The democratization of game development tools and the proliferation of smartphones and tablets have helped swell the ranks of the game industry in recent years.

At a time when "everyone plays games, and anyone can make a game," is a common rallying cry, it's notable that 83-year-old two-time U.S. Secretary of Defense Donald Rumsfeld is out beating the drum for a new mobile game he helped make: Churchill Solitaire. 

In a Medium post promoting his work, Rumsfeld notes that the game was developed by a team of developers who consulted with him and got the rights to use Sir Winston Churchill's name from his estate. According to Rumsfeld, both he and the Churchill estate will donate their portions of proceeds from sales of the game to charity, and Rumsfeld paints himself as being directly involved in the game's development.

"I’ve reviewed wire frames and branding guides.
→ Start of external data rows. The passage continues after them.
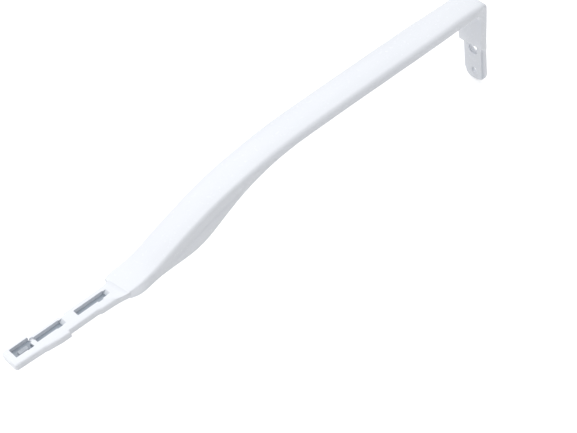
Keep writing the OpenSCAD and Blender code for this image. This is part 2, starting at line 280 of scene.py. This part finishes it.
# The floor, just below the tab's end: paper that the camera sees white, but that throws little
# light back up
FLOOR_Z = -0.0414
FLOOR_HALF = 6.0
floor_mesh = bpy.data.meshes.new("floor")
floor_mesh.from_pydata([(x * FLOOR_HALF, y * FLOOR_HALF, FLOOR_Z)
                        for x, y in ((-1, -1), (1, -1), (1, 1), (-1, 1))], [], [(0, 1, 2, 3)])
paper, paper_tree, paper_shader = new_material("floor_paper")
for socket, value in (("Base Color", (0.70, 0.70, 0.70)), ("Roughness", 0.9),
                      ("Emission Color", (1, 1, 1)),
                      ("Emission Strength", paper_tree.seen(thrown=0.225, shown=0.50))):
    paper_tree.feed(paper_shader.inputs[socket], value)
floor_mesh.materials.append(paper)
floor = link(bpy.data.objects.new("floor", floor_mesh))

# Plain colour transform, so that whites stay white as in the photograph
bpy.context.scene.view_settings.view_transform = "Standard"

# Soft sky, brightest overhead and behind the part, dim on the near side and a little at the
# tail's end, and white where the camera looks past the floor
world = bpy.data.worlds.new("studio")
bpy.context.scene.world = world
world.use_nodes = True
sky = ShaderTree(world.node_tree)
towards_x, towards_y, towards_z = sky.parts(sky.node("ShaderNodeTexCoord").outputs["Generated"])
glow = sky.product(sky.remap(towards_z, 0.0, 0.9, 0.20, 1.20),
                   sky.remap(towards_y, -0.9, 0.9, 0.55, 1.30),
                   sky.remap(towards_x, -0.9, 0.4, 0.62, 1.0))
background = sky.nodes["Background"]
sky.feed(background.inputs["Color"], (0.985, 0.992, 1.0))
sky.feed(background.inputs["Strength"], sky.seen(thrown=glow, shown=1.05))

area("key", (0.1, 0.55, 1.5), (0.1, 0.0, 0.0), (2.6, 2.0), 12.2)
area("end", (-1.25, -0.05, 0.55), (-0.1, 0.0, 0.0), (0.5, 0.4), 3.8, glossy=False)
area("side", (0.55, -0.55, 0.12), (0.33, 0.0, 0.0), (0.3, 0.3), 0.16, glossy=False)

# The camera that was fitted to the photograph
EYE = (-0.37296, -0.70899, 0.80585)
RIGHT = Vector((0.7417068081, -0.6610510108, -0.1135014183))
DOWN = Vector((-0.5291955921, -0.4727895723, -0.7045722430))
AHEAD = Vector((0.4120959064, 0.5826504797, -0.7004965256))
FOCAL_PX = 1514.624
WIDTH_PX = 577
SENSOR_MM = 36.0

camera_data = bpy.data.cameras.new("camera")
camera_data.sensor_fit = "HORIZONTAL"
camera_data.sensor_width = SENSOR_MM
camera_data.lens = FOCAL_PX / WIDTH_PX * SENSOR_MM
camera_data.clip_start = 0.01
camera_data.clip_end = 50.0
camera = link(bpy.data.objects.new("camera", camera_data))
turn = Matrix((RIGHT, -DOWN, -AHEAD)).transposed()
camera.matrix_world = Matrix.Translation(EYE) @ turn.to_4x4()
bpy.context.scene.camera = camera
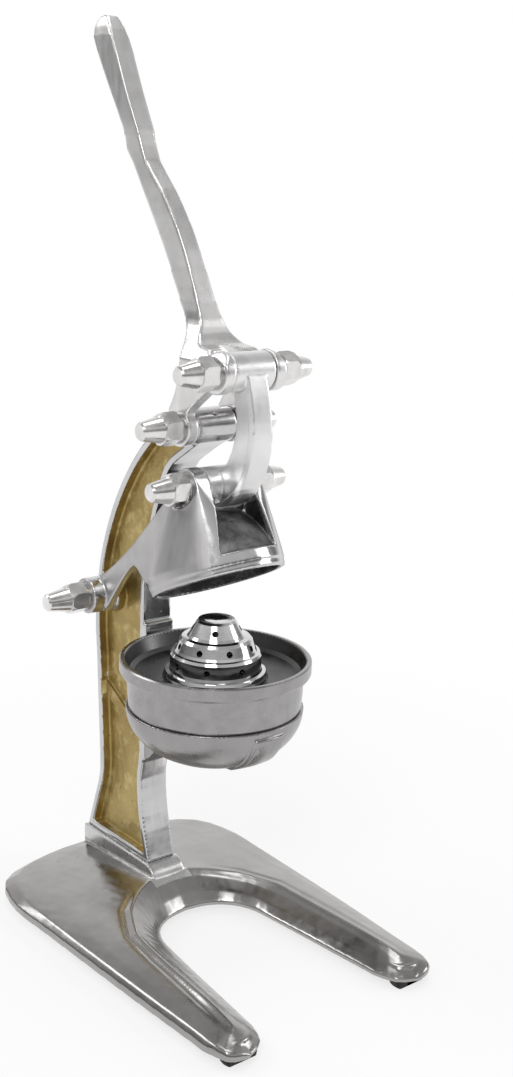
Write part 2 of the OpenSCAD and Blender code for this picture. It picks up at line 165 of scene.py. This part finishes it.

I’ve spent countless hours on beta releases. I’ve signed off on something they call 'UX,'" writes Rumsfeld. "I’ve put the game through its paces, offering suggestions and ideas to make it as closely resemble the game Churchill played."

The result is a free-to-play game based on a solitaire variant reportedly favored by the famed British leader as a means of practicing strategic thinking and whiling away the hours he suffered from insomnia. It is, by all reports, quite challenging.

"You can make a mistake very early on that can prevent you from winning a hand that would have been winnable,” Rumsfeld, who resigned his post as U.S. Secretary of Defense in 2006, told the Wall Street Journal.  “And that is also true in life.”